Twenty or Thirty minutes down the mud road and three locked
gates later, we were at the parking area for Fern Cave. It was time to get suited up, and this time,
Steve would wait on us. There were nine
of us in total: Steve, Jeff, Allen, Dave, Sam, Daniel, Jonathan, Randall, and
myself. Fortunately, earlier at
breakfast, we had discussed whose borrowed rack who was using, so as to not
instill doubt about our abilities in the face of our guide. They say he already didn’t like Dave very
much- or rock climbers.
The plan was to bounce Surprise Pit and take photos, while
Steve and Daniel rappelled to a ledge to gain entrance to Torode’s Hall. The ledge was about 130ft or so above the
cave floor, and there were tale of some fixed ropes for the traverse. Daniel had been on the ledge before by means
of a long pendulum swing that he did not hope to repeat. To split the party into two teams we would
need two ropes. I had never seen a 500ft
rope before, though I would become familiar with it as we hauled them up the
hillside.
We actually took three ropes, two 500ft and one 100ft (or
maybe 150) in case we wanted to rig the hand line on the ledge. One of the big boys was coiled and the other
we stuffed into a massive pack as we headed up to the entrance.

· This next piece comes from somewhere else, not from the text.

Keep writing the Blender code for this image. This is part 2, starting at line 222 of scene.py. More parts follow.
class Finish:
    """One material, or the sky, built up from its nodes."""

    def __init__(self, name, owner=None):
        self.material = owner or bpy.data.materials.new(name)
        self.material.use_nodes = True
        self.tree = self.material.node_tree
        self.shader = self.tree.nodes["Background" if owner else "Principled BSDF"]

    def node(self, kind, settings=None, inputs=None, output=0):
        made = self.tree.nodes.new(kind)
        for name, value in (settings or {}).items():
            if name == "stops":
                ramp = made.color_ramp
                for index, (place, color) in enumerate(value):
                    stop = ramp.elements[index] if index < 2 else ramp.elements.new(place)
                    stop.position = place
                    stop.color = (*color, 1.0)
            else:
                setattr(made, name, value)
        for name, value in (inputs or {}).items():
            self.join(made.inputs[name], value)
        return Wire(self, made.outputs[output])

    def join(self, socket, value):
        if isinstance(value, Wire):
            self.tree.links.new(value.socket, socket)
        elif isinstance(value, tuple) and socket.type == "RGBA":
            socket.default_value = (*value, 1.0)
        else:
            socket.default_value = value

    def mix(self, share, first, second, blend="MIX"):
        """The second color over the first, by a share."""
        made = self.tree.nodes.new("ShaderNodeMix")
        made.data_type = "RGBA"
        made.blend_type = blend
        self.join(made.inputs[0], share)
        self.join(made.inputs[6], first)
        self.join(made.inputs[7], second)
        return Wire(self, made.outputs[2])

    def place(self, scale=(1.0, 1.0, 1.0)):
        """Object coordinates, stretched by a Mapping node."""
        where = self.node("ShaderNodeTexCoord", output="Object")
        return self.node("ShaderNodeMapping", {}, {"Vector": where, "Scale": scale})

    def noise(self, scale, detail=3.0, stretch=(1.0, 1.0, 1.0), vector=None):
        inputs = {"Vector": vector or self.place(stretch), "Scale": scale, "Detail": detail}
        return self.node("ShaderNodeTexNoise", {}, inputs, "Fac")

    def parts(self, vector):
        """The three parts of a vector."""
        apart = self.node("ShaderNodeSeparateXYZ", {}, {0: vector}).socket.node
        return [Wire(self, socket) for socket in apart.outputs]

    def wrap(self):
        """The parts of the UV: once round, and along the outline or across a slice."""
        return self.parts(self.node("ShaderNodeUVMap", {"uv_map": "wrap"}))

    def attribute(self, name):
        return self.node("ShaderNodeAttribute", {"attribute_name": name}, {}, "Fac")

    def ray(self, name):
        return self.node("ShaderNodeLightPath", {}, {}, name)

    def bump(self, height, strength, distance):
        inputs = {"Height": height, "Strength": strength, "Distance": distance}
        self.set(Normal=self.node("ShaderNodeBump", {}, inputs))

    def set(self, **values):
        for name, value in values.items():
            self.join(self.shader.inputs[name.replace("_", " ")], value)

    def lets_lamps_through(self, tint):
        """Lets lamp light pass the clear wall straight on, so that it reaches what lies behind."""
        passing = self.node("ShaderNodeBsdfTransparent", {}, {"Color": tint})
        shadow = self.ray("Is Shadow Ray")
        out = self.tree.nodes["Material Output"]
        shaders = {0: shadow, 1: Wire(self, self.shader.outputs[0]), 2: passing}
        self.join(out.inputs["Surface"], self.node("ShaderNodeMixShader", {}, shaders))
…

It was a warm morning and we sweated it out hauling our gear. The entrance was a sinkhole, but jammed with
boulders, so as not to be a direct route to the pit. Steve put down his large pack, pulled his
smaller cave pack out, put on his helmet, picked up a rope and headed in. He would get a 15-minute head start to rig
the drop. Allen and Daniel followed in
shortly after. Dave set up a hammock,
tied off to one the scariest widow makers I have ever seen. I thought it would be a shame for us to
survive the cave only to be killed by the hammock tree.

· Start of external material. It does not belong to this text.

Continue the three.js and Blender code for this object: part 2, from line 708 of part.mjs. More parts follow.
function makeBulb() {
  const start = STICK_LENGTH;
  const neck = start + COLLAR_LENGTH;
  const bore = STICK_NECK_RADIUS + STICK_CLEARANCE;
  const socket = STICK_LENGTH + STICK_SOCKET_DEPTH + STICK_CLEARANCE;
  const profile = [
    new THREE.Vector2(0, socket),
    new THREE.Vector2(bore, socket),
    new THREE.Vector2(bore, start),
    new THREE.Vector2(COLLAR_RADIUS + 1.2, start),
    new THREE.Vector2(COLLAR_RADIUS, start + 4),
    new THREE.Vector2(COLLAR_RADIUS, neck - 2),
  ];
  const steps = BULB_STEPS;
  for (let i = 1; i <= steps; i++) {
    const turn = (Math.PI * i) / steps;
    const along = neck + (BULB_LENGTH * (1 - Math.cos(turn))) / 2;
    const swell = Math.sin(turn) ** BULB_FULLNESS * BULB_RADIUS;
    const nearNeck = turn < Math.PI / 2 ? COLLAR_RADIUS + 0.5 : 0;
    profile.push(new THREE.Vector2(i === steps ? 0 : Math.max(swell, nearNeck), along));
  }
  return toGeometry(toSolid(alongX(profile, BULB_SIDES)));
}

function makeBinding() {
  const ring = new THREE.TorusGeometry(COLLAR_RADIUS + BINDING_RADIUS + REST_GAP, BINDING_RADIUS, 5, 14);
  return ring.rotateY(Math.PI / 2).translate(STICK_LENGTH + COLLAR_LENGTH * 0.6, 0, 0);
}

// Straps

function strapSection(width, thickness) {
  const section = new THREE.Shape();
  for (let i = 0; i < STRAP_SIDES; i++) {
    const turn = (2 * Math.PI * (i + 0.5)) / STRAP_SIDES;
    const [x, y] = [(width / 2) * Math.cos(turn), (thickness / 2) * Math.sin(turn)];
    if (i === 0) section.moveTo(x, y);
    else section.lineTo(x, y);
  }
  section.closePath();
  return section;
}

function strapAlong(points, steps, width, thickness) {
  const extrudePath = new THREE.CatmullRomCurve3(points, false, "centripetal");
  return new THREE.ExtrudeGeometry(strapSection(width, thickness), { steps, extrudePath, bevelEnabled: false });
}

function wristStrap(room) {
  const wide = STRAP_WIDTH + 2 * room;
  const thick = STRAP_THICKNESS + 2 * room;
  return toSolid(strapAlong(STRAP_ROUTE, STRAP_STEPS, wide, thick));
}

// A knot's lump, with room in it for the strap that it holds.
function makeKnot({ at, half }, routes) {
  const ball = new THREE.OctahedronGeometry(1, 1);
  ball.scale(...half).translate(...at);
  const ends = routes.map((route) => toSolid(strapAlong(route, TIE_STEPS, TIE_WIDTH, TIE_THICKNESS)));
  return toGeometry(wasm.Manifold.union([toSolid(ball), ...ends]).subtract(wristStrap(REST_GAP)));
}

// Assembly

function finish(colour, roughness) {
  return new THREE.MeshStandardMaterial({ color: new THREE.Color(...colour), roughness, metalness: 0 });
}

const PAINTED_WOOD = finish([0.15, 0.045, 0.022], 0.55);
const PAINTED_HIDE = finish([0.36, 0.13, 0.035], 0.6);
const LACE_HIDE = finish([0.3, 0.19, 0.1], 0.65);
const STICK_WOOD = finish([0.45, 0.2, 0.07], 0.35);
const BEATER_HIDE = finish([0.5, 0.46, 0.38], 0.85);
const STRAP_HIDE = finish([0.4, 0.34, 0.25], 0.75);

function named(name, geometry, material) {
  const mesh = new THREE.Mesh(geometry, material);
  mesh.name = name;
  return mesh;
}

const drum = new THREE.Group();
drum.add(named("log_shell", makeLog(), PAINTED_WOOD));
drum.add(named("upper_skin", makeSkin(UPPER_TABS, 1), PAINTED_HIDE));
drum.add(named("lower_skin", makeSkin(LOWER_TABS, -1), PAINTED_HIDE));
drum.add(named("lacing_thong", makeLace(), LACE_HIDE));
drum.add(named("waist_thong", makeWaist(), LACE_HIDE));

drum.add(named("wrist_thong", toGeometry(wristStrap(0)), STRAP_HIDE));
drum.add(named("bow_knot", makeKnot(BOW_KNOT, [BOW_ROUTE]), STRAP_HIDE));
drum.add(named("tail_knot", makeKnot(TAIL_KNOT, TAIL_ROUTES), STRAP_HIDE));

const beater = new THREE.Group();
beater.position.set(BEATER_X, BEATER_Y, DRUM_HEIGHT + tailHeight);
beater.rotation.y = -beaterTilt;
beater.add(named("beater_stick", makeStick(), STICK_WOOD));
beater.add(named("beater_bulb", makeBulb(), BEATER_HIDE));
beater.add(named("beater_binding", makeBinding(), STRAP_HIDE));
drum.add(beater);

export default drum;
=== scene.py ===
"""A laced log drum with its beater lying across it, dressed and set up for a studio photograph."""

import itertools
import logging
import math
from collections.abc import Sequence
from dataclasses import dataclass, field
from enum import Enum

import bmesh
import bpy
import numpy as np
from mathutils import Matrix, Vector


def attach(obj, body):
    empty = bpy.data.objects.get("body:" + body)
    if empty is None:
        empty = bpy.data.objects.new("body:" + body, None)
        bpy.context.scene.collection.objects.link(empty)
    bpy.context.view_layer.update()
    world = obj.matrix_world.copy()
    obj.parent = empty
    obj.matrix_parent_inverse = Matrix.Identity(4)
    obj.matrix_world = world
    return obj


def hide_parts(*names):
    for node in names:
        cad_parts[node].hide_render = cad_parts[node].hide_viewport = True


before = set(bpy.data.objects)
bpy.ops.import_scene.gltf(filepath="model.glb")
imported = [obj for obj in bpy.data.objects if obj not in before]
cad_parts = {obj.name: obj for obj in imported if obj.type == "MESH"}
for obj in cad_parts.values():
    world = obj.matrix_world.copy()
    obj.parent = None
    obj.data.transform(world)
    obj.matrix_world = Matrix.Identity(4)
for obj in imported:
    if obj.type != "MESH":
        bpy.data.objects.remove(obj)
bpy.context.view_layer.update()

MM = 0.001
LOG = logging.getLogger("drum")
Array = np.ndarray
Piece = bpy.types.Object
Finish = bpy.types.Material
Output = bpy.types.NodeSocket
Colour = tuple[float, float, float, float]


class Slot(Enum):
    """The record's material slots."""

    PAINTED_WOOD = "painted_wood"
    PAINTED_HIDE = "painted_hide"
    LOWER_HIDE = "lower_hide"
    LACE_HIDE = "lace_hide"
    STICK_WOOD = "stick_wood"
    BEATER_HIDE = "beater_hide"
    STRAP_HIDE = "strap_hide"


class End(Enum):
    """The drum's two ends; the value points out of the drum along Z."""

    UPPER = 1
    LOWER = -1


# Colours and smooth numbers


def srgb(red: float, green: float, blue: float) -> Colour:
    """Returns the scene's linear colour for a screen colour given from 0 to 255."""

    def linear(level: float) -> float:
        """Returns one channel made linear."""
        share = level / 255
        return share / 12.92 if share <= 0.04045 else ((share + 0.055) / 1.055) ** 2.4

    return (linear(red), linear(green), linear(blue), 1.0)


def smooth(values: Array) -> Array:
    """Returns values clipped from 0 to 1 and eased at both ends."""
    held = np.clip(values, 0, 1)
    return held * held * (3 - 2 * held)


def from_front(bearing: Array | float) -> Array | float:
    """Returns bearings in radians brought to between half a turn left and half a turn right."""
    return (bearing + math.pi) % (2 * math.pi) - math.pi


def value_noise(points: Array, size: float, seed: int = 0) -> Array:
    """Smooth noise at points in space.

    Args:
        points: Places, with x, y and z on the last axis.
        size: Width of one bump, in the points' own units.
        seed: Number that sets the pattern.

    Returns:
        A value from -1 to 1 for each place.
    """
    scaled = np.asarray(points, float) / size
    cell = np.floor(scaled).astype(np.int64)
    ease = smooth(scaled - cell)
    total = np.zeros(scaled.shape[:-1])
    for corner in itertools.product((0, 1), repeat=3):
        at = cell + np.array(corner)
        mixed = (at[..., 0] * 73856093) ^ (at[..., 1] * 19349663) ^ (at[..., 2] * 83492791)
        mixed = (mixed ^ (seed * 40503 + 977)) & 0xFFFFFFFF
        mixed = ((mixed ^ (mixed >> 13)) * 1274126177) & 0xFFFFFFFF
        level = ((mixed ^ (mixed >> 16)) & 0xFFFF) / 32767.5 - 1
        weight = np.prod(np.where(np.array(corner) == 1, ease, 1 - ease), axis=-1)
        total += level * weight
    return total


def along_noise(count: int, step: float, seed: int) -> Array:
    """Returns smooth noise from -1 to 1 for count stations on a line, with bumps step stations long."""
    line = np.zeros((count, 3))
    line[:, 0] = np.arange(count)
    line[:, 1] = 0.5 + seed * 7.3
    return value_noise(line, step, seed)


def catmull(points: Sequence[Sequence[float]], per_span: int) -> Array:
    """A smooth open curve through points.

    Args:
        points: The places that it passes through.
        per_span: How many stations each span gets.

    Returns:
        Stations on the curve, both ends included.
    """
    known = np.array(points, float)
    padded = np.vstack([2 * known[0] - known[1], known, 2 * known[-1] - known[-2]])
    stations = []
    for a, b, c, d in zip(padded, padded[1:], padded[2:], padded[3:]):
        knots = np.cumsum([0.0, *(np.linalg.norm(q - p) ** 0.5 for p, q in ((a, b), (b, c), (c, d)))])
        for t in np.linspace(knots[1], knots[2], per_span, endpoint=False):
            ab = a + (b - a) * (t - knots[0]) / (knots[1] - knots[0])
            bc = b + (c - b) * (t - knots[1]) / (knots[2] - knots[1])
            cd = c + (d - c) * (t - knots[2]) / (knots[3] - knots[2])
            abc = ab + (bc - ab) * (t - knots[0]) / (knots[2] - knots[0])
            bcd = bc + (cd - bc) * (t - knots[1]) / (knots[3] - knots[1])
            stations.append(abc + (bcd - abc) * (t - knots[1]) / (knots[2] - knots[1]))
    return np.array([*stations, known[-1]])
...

Randall and I headed in next. A waterfall dropped down into the sink, and
broke upon the boulders, which were clogging up the hole. There were small person sized entrances on
either side of the pit, which appeared to just lead around to the same
place. I stepped through the curtain of
water and into the cave passage. Randall
followed me with the 500ft rope. There
seemed to be a couple of options as to where to go, and everyone who had visited
the cave before was already deep inside.
We waited around for Jeff, and then followed the water.

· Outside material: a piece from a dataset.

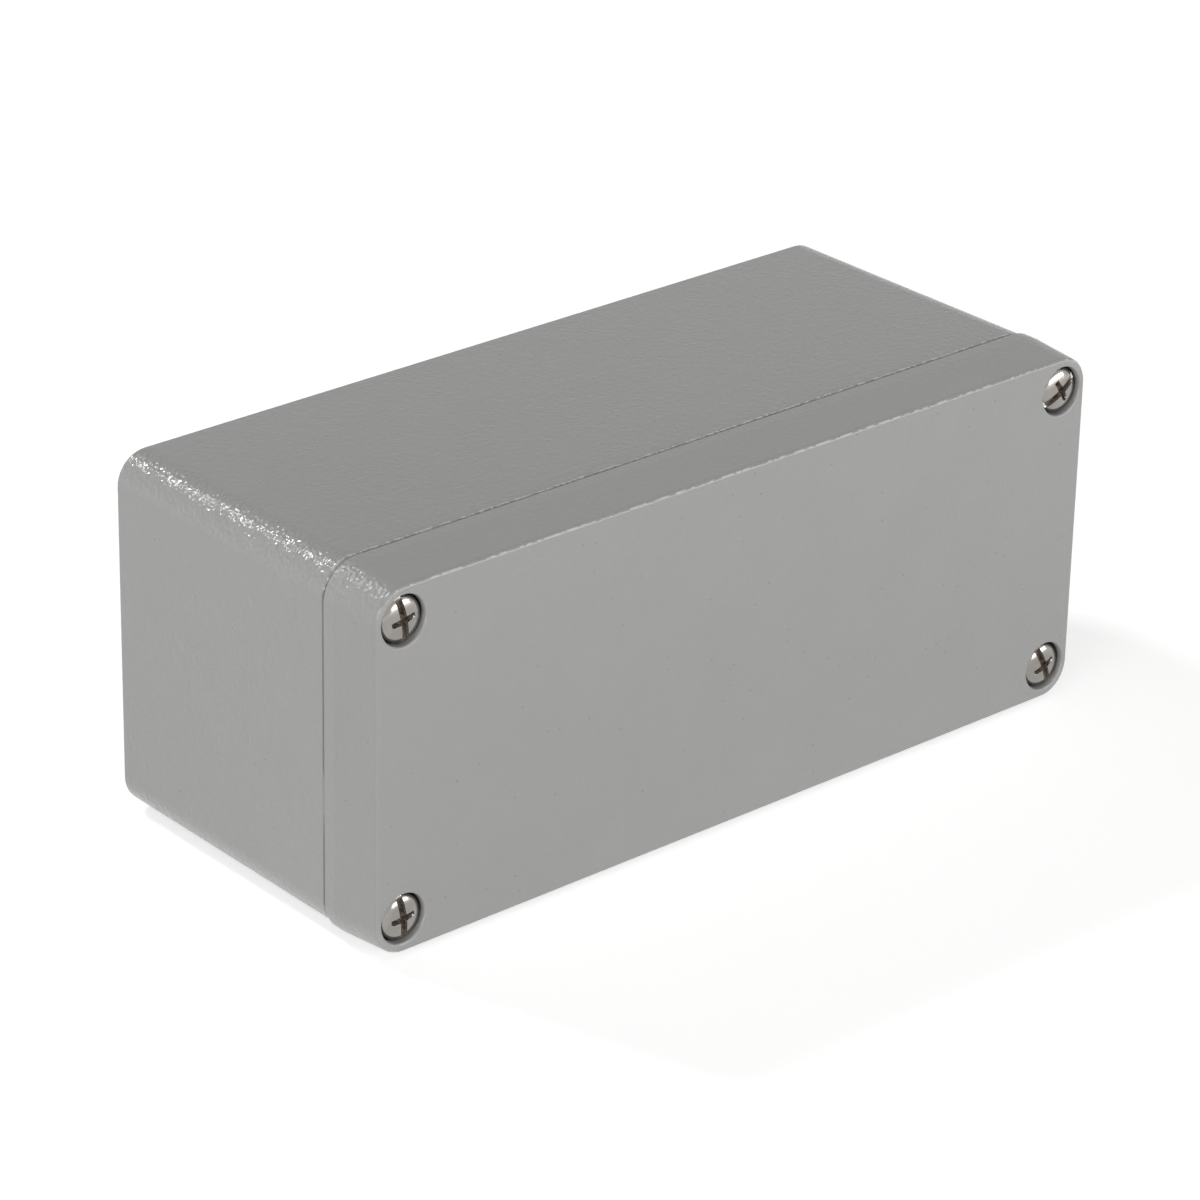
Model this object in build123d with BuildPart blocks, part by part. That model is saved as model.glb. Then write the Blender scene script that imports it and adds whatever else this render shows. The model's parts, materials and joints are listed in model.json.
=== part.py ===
from build123d import *
import os
from math import asin, cos, sin

# A die-cast aluminium junction box, in millimetres.
# X runs along the length, the lid faces -Y, the back of the base faces +Y, +Z is up.
# The box stands on one long narrow side. The origin is at the bottom, centred in X and Y.

# Enclosure
box_length = 180.0
box_height = 75.0
base_depth = 64.0
lid_depth = 14.2
corner_radius = 7.0
wall = 3.6
floor_thickness = 3.6
base_draft = 0.4
back_round = 1.0
seam_gap = 0.7
seam_gap_inset = 0.8
seam_chamfer = 0.25
cavity_draft = 0.5
pocket_round = 3.5
block_round = 4.5

# Lid
lid_skin = 3.2
rim_proud = 0.45
rim_lip = 3.0
lid_taper = 4.6
lid_edge_round = 0.7
lid_seam_round = 0.35

# Seal between lid and base
groove_land = 0.6
groove_width = 2.4
groove_depth = 3.0
gasket_side_gap = 0.1
rib_width = 1.0
rib_height = 0.8
gasket_gap = 0.3

# Lid screws, M5 pan head, held captive by a ring
screw_inset_x = 6.8
screw_inset_z = 7.3
thread_radius = 2.5
thread_clearance = 0.04
thread_engaged = 7.0
tapped_depth = 11.0
tip_chamfer = 0.5
head_radius = 4.6
head_height = 3.0
head_side = 1.8
slot_width = 0.95
slot_depth = 1.2
cross_length = 4.6
cross_depth = 1.7
lid_hole_radius = 2.8
pocket_radius = 5.1
pocket_depth = 3.0
pocket_taper = 4.0
pocket_lip_round = 0.45
pocket_web = 2.2
ring_radius = 3.9
ring_thickness = 1.1
ring_clearance = 0.03
ring_standoff = 0.15
ring_pocket_clearance = 0.4
slot_angles = {"top_left": 101.0, "top_right": 32.0, "bottom_left": 97.0, "bottom_right": 113.0}

# Mounting holes through the base, beside the lid screws
mount_inset_x = 19.5
mount_hole_radius = 2.4
mount_access_radius = 4.3
mount_web = 6.0
mount_core_depth = 8.0
block_wall = 1.0

# Bosses on the floor of the base
rail_boss_radius = 5.0
rail_boss_height = 4.0
plate_boss_radius = 3.4
plate_boss_height = 3.0
plate_boss_inset_x = 34.0
plate_boss_inset_z = 10.5
earth_boss_radius = 5.5
earth_boss_height = 6.0
earth_boss_inset = 17.0
boss_draft = 2.0
boss_tapped_depth = 5.0
plate_tapped_depth = 4.0

# Small fasteners inside, M4
inner_thread_radius = 2.0
inner_head_radius = 3.5
inner_head_height = 2.6
inner_slot_width = 1.0
inner_slot_depth = 1.1
inner_engaged = 4.0
washer_thickness = 0.8
washer_clearance = 0.1
spring_washer_radius = 3.6
spring_washer_thickness = 1.0
spring_washer_gap = 0.9
clamp_plate_thickness = 1.4
clamp_plate_lip = 1.6

# Top-hat rail, 15 x 5.5 mm
rail_length = 112.0
rail_width = 15.0
rail_height = 5.5
rail_channel = 10.5
rail_thickness = 1.0
rail_bend = 0.9
rail_slot_length = 11.0
rail_slot_width = 4.4
rail_slot_count = 5
rail_end_margin = 8.0

# Terminals on the rail, each one pitch wide
terminal_count = 6
terminal_pitch = 6.0
terminal_gap = 0.06
terminal_reach = 13.0
terminal_shoulder = 14.0
terminal_slope_rise = 5.0
terminal_top_reach = 6.2
terminal_height = 24.0
terminal_skin = 1.1
hook_depth = 2.4
hook_width = 1.5
hook_catch = 0.9
hook_clearance = 0.12
marker_width = 4.6
marker_depth = 1.4
cage_height = 7.0
cage_length = 3.8
cage_wall = 0.8
cage_centre = 8.3
cage_clearance = 0.1
chamber_floor = 4.2
entry_size = 3.8
bar_thickness = 0.9
clamp_screw_radius = 1.25
clamp_screw_sides = 8
clamp_screw_reach = 3.0
clamp_head_radius = 1.9
clamp_head_height = 1.5
clamp_shaft_clearance = 0.15
end_plate_thickness = 1.5
bracket_width = 8.0
bracket_reach = 10.5
bracket_height = 14.0
bracket_top_reach = 6.0
bracket_shoulder = 8.0
bracket_screw_radius = 1.9

# Places that follow from the sizes
total_depth = base_depth + lid_depth
front_y = -total_depth / 2
seam_y = front_y + lid_depth
back_y = total_depth / 2
floor_y = back_y - floor_thickness
mid_z = box_height / 2 + rim_proud
screw_x = box_length / 2 - screw_inset_x
screw_z = box_height / 2 - screw_inset_z
mount_x = box_length / 2 - mount_inset_x
seal_width = groove_land + groove_width
block_length = mount_inset_x + mount_access_radius + block_wall + seal_width
block_height = screw_inset_z + mount_access_radius + block_wall + seal_width
head_seat_y = front_y + pocket_depth
ring_pocket_depth = lid_depth - pocket_depth - pocket_web
plate_boss_spacing_x = box_length - 2 * plate_boss_inset_x
plate_boss_spacing_z = box_height - 2 * plate_boss_inset_z
rail_boss_spacing = rail_length - 2 * rail_end_margin
earth_boss_x = earth_boss_inset - box_length / 2
rail_seat_y = floor_y - rail_boss_height
rail_top_y = rail_seat_y - rail_height
earth_seat_y = floor_y - earth_boss_height
rail_washer_radius = (rail_channel - rail_thickness) / 2 - rail_bend - washer_clearance
clamp_plate_size = 2 * (spring_washer_radius + 2 * washer_clearance + clamp_plate_thickness)
bar_bottom = chamber_floor + cage_clearance + cage_wall
cage_middle = chamber_floor + cage_clearance + cage_height / 2
entry_middle = (bar_bottom + bar_thickness + cage_middle + cage_height / 2 - cage_wall) / 2

CORNERS = {"top_left": (-1, 1), "top_right": (1, 1), "bottom_left": (-1, -1), "bottom_right": (1, -1)}


def facing(y, x=0.0, z=0.0):
    """Plane at depth y that looks out of the lid, its origin at x and z from the box's centre."""
    return Plane(origin=(x, y, mid_z + z), x_dir=(1, 0, 0), z_dir=(0, -1, 0))


def keep(part, name):
    """Label a finished piece and write it to its own file."""
    part.label = name
    export_step(part, f"parts/{name}.step")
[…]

The horizontal tunnel was easy enough to navigate, and most
of it was easy walking passage. The
stream ran very shallow, intermittently filling pools full of blind
crayfish. We followed it for less than
ten minutes, sometimes climbing up on waist high ledges to avoid deeper pools. At the end of the passage were a couple of
large boulders, and going over the first, you could see a bolt on the left
side. We down climbed behind it, and
started out onto the ledge.
I had seen photos of the ledge a week before, and it was
definitely something I had been thinking about.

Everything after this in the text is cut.